Oregon is home to a lot of drifters. The presence of transients is not helpful for hikers. While I do not think transients are inherently dangerous, that does not mean that locals or tourists feel that way. We were often mistaken for being homeless or transients. In one restaurant, we had to pay for our meal before sitting down. Once we paid, the staff were super friendly and apologetic for their policies, not that we minded. There were sometimes no benches or picnic tables in places where I thought there would be, in part because of the drifter population (I guess). We still found people to be overwhelmingly helpful, but it may be more important than usual to introduce yourself with a bio, like, “Hi, I’m Jo and I’m hiking the Oregon Coast Trail from Astoria to California,” to let people know what you are up to.

WATER.
Due to agricultural and road runoff, normal filtration of water is not recommended. Instead, hikers should expect to hike from water source to water source. Most towns have somewhere to fill up. I might have purchased water once or twice, but it was generally free and fine.

That being said, I did filter water twice – both on really long stretches where I felt relatively okay with the source of the water and I didn’t have much choice anyway. I think Julie didn’t filter water at all. Bring your lightest-weight filter, because you will barely, if ever, use it.

SHARING THE BEACH.
Part of the coastline is shared with vehicles. There was one rather unpleasant day of hiking in a very busy off-highway vehicular hell. Usually though, it was not a problem.

Some portions of the beach, generally around towns or where there is easy road access, are very busy with foot traffic. It can be challenging to pee in these situations.

RESUPPLY.
Because the trail goes through towns so often, it can be super easy to fall into an over-resupplying mode. Just because you CAN resupply every day or couple of days, does not mean you should. I definitely should have just carried a few days of food and not tried to resupply as often. My bad.

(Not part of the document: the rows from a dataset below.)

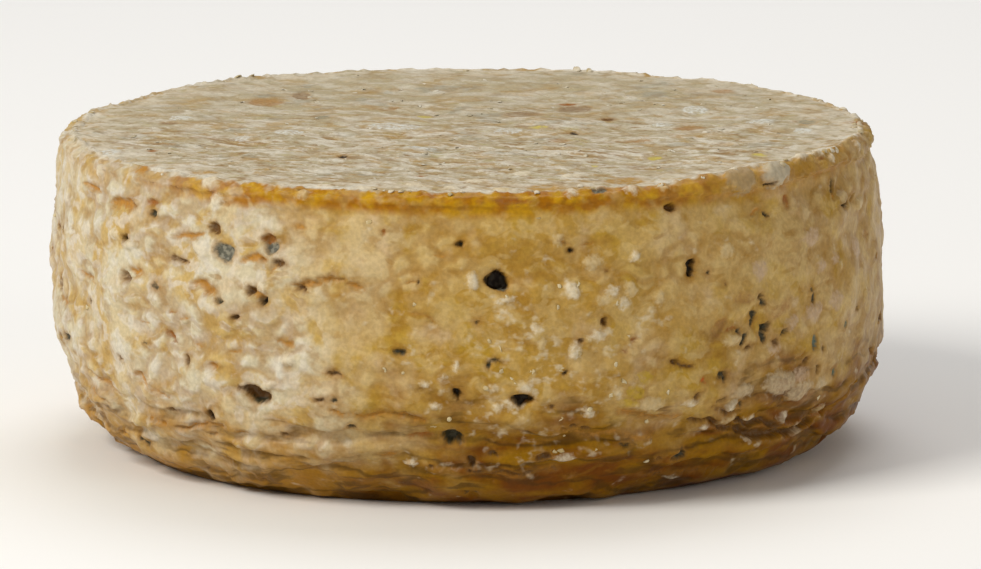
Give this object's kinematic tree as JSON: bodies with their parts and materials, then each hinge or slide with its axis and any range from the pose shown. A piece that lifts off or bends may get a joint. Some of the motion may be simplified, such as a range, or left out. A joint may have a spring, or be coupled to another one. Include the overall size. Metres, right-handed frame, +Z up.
{
  "type": "round natural-rind cheese wheel",
  "caption": "Round cheese wheel standing on its flat foot: swelling side pitted with eyes, chamfered foot edge, flat pressed top with an overhanging crust lip.",
  "frame": {"origin": "middle of the wheel's bounding box in plan, on the surface that its flat foot rests on", "axes": "+Z up along the wheel's short axis, -Y to the front that the picture shows, +X to the picture's right"},
  "size_m": [0.1914, 0.1908, 0.0724],
  "materials": {
    "rind": "natural washed rind: matte beige pressed top, satin amber and cream side"
  },
  "bodies": {
    "root": {"cheese_wheel": "rind"}
  },
  "joints": []
}
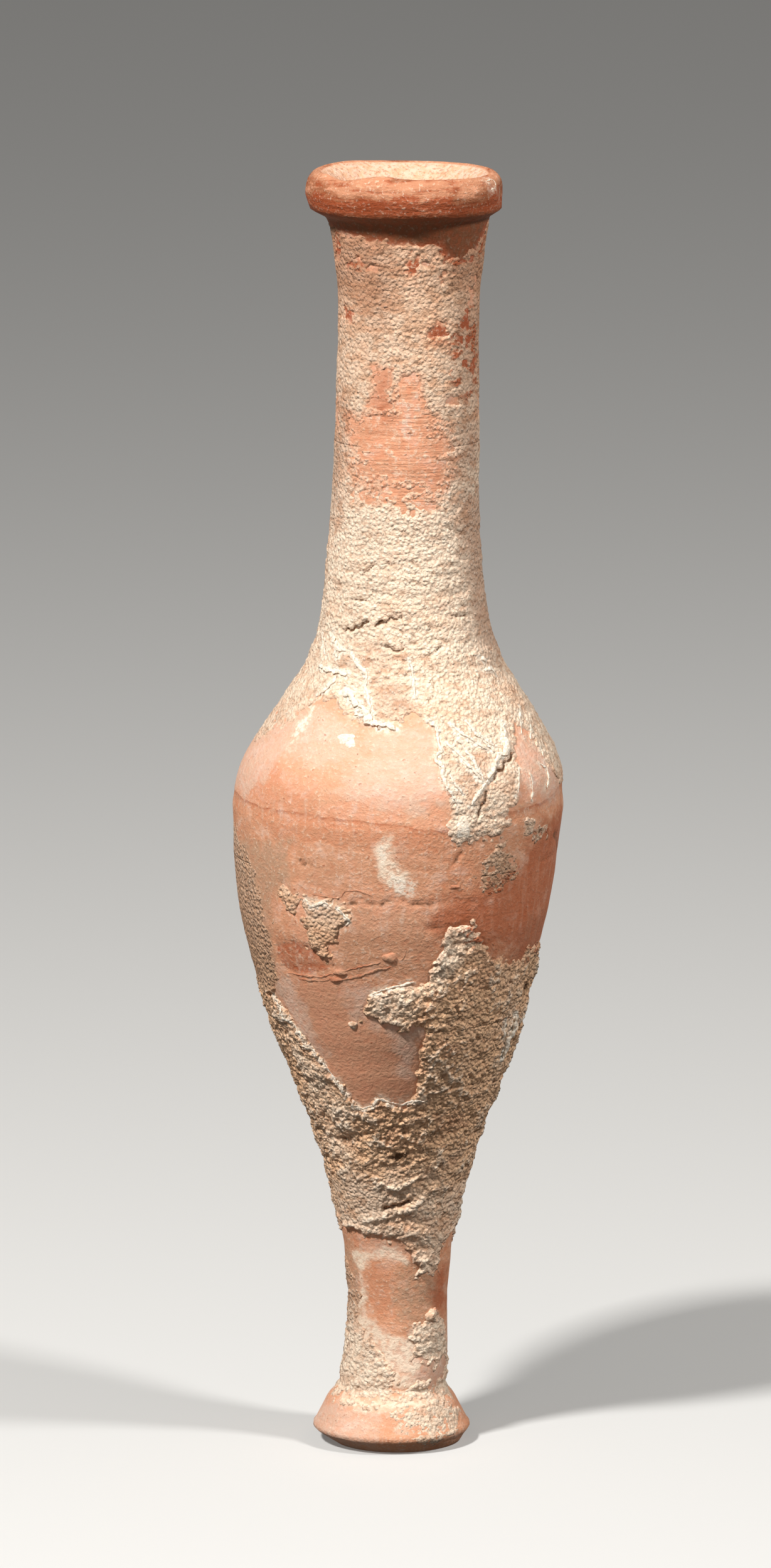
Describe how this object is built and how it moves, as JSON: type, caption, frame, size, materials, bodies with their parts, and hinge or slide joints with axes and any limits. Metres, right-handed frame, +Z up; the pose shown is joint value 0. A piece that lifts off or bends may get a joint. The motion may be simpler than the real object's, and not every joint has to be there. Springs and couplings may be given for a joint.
{
  "type": "spindle-shaped amphoriskos",
  "caption": "Slender hollow terracotta oil flask, spindle-shaped, with a long neck, thick flaring lip, tall stem and small flaring foot.",
  "frame": {"origin": "centre of the flat resting face under the foot", "axes": "+Z up along the vessel's height, -Y towards the pictured front, +X to its right"},
  "size_m": [0.0463, 0.0464, 0.1798],
  "materials": {
    "terracotta": "unglazed fired clay with remains of red slip, under a rough pale crust of lime and soil"
  },
  "bodies": {
    "root": {"vessel": "terracotta"}
  },
  "joints": []
}
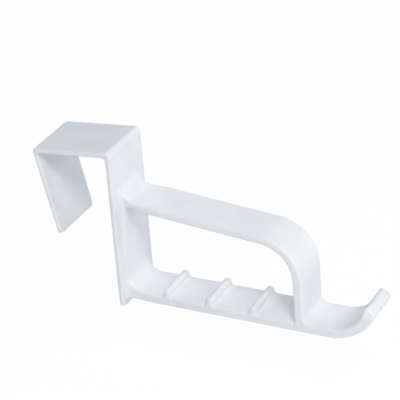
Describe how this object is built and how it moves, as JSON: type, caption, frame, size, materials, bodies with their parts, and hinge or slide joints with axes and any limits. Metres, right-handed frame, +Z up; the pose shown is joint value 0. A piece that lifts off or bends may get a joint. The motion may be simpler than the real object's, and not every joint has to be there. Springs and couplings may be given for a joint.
{
  "type": "over door hook",
  "caption": "One-piece moulded hook that clips over the top of a door, with a closed hanging loop, a ribbed bar and an upturned end.",
  "frame": {"origin": "middle of the clip's underside, where it rests on the door's top edge", "axes": "+X away from the door into the room, +Y along the door, +Z up"},
  "size_m": [0.1846, 0.0344, 0.09],
  "materials": {
    "white_plastic": "white injection-moulded plastic, fine satin surface"
  },
  "bodies": {
    "root": {"door_hook": "white_plastic"}
  },
  "joints": []
}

Take advantage of the weirdness of the trail. I probably ate ten bagged salads on the trip. On any other trail, this would not be possible. Rather than stop at a restaurant at every town, buy something special at the store.

ZERO DAYS.
We took 3 of our 4 zero days in towns due to Julie’s work situation, but I think the most restful zero day was the one we spent at Bullards Beach State Park Hiker Biker Camp – even though we walked 5 bonus miles that day! Take advantage of the very cheap and nice camping options and zero at a hiker biker camp. Many are near a town, so packing in special zero-day foods would be possible.

DATA.
Hiking the Oregon Coast Trail by Bonnie Henderson is a must-own. The book is heavy, but it worth carrying. Or you can get a digital version. Maps are at the OCT Foundation website, but their sections do not align with how the guidebook splits sections. Neither is wrong, just be aware. The link to Bonnie’s website is: https://hikingtheoct.com/ and note that she has updates to the guide on this site. Very helpful. She knows her stuff.

TRANSIT TO AND FROM THE TRAIL.
There’s a bus from Portland Union Depot to Astoria and cabs in Astoria, so it’s pretty easy to get to the north end from a major airport. The bus was bookable through the Amtrak website.

If you want to book a roundtrip ticket flying in and out of Portland, here is the solution we found:
The Point Bus runs from from Brookings to Cave Junction.
In Cave Junction, for inexplicable new-owner reasons, the bus company makes everyone change to Josephine County Transit. It’s just a matter of getting off one bus and transferring to another. It’s not a problem, it’s just dumb.
We arrived in Grants Pass one hour after the Greyhound’s scheduled departure. There was a middle-of-the-night departure but that felt sketchy. Would not recommend. Instead, we booked a cheap motel room. We also had a chance to do laundry and enjoy the really cool town.
The next day, Greyhound left town at 1pm. (Fun fact: different bus stop than Josephine Public Transit!)
Greyhound drops off at/near Union Station, so it’s super easy to grab nearby MAX light rail to the airport.

Given the time and expense of getting back to Portland, it’s probably financially wise to fly out of Medford instead, which I think is easier to get to.

PURISM.
The Oregon Coast Trail is a young trail and still incomplete, but it is likely to never be completely off of roads. This is because many portions of the coast are not sandy beaches, but rocky cliffs dominated by private lands and/or general inaccessibility. Don’t let that scare you from the trail. The bus system is cheap and easy to navigate, and the drivers are sweethearts. If you set out to connect every step and never utilize transit, you are putting yourself at risk and are unlikely to have anywhere near the fun we had. Have more fun. Bus around the roads when you can. Don’t be a purist. The purism concept doesn’t really work on the OCT.